Saturday, July 29, 2017


'Tis the Memorial of Saint Martha (died circa 80, of Bethany): Saint-link ūna, Saint-link duae, & Wikipedia-link.

Commentary: Wayback Machine. Quoth the Holy Redeemer bulletin:
Together with her siblings [Ss.] Lazarus [17 December] & Mary of Bethany [29 July also?], she is described as living in the village of Bethany near Jerusalem. She was witness to Jesus's resurrection of her brother, Lazarus.
Quoth the Holy Family bulletin:
Martha, Mary, & their brother Lazarus were evidently close friends of Jesus. He came to their home simply as a welcomed guest, rather than as one celebrating the conversion of a sinner like Zacchaeus or one unceremoniously received by a suspicious Pharisee. The sisters feel free to call on Jesus at their brother's death, even though a return to Judea at that time seems almost certain death.
'Tis also the festival of Saint Sulien, Abbot (sixth century): Saint-link & Wikipedia-link.

'Tis also the festival of Blessed Urban II, Pope, O.S.B. (circa 1042-1099), one hundred fifty-ninth Bishop of Rome: Blessed-link & Wikipedia-link.

Scripture of the Day
Mass Readings—Feria
The Book of Exodus, chapter twenty-four, verses three thru eight;
Psalm Fifty, verses one(b) & two, five & six, & fourteen & fifteen;
The Gospel according to John, chapter eleven, verses nineteen thru twenty-seven;
or, the Gospel according to Luke, chapter ten, verses thirty-eight thru forty-two.

Commentary: Gospel reflection by Bishop Robert Barron (Word on Fire):
Friends, today's Gospel is the story of Martha and Mary. I'd like to offer a fresh take on this famous little story. One of the principal marks of Jesus' teaching and ministry is the overturning of social conventions. And one of the most striking and surprising of Jesus' moves was a radical inclusion of women.

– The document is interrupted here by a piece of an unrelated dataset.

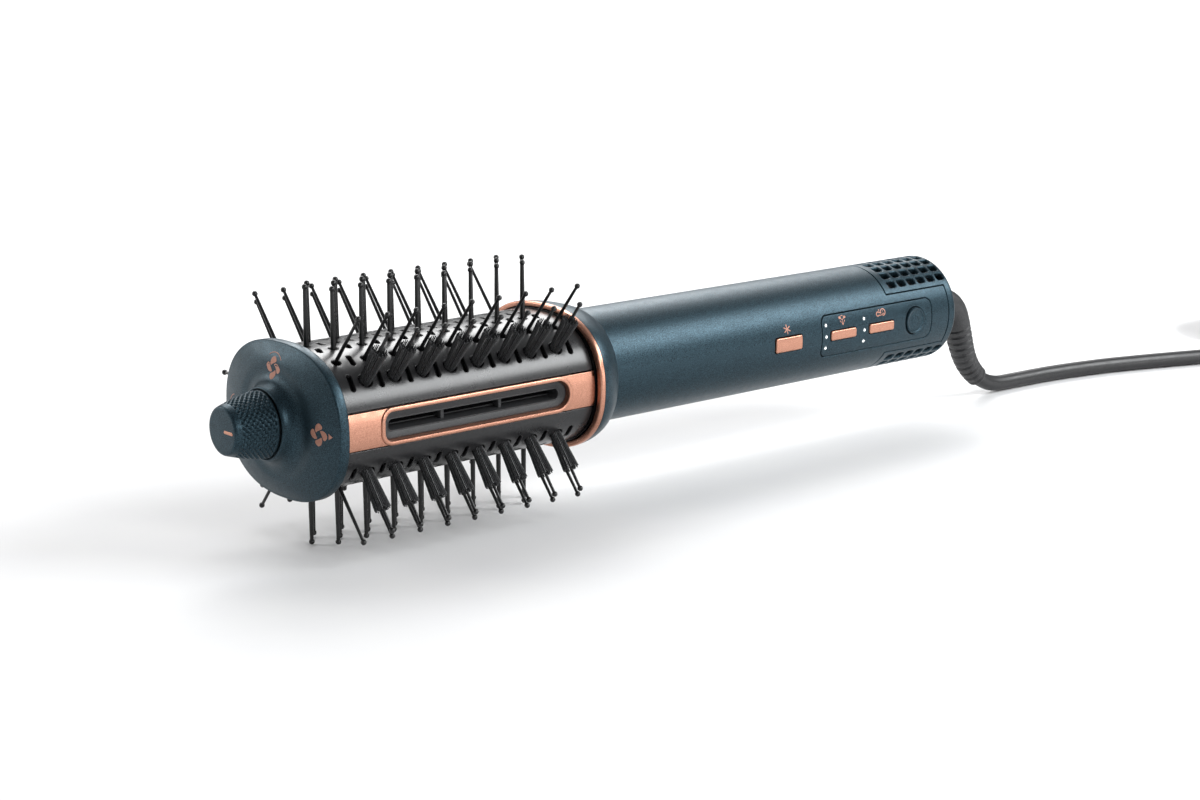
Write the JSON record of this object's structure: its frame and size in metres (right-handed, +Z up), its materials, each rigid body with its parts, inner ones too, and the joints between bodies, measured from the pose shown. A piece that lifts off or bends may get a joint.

While the typical women's work was going on, men would sit out in the main room of the residence and talk. If a prominent rabbi or Pharisee were present, the men would sit at his feet and listen to his words.

Now we can see why Mary's attitude was so offensive to Martha and probably to everyone else in the room. Martha wasn't simply mad that Mary was giving her more work to do; she was mad that Mary had the gall to assume the stance of a man, to take up her position in the men's space.

In his response to Martha's complaint, Jesus signals more than a preference for listening over acting; he invites a woman into full participation in the life of discipleship. "Mary has chosen the better part and it will not be taken from her."
Mass Readings—Memorial of St. Martha
The First Letter of John, chapter four, verses seven thru sixteen;
Psalm Thirty-four, verse two;
or, Psalm Thirty-four, verse nine;
The Gospel according to John, chapter eleven, verses nineteen thru twenty-seven;
or, the Gospel according to Luke, chapter ten, verses thirty-eight thru forty-two.

Bible Study—Individual Initiative
The First Book of Kings, chapter ten, verses fourteen thru twenty-nine;
The First Book of Kings, chapter eleven (verses one thru forty-three).

Commentary: Sunday's first reading is also from 1 Kings, the young Solomon's prayer for wisdom with which to lead God's people Israel. Call me a cynic, but I find it impossible to ponder Solomon's promising beginnings without also recalling his scandalous & idolatrous end, detailed in these readings: Solomon's Wealth (10:14-29) & the Sins of Solomon (11:1-43).

Bible Study—The Bible Timeline: Conquest & Judges, Part 2 of 2
Introduction to the Book of Judges;
The Book of Judges, chapter one (verses one thru thirty-six);
The Book of Judges, chapter two (verses one thru twenty-three);
The Book of Judges, chapter three, verses one thru six;
The Book of Judges, chapter six (verses one thru forty);
The Book of Judges, chapter seven (verses one thru twenty-five).

Commentary: I. Palestine after the Death of Joshua: Pagan Survivors in Palestine (1:1-36) & Infidelities of the Israelites (2:1-3:6), II. Stories of the Judges: The Call of Gideon (6:1-40) & Defeat of Midian (7:1-25).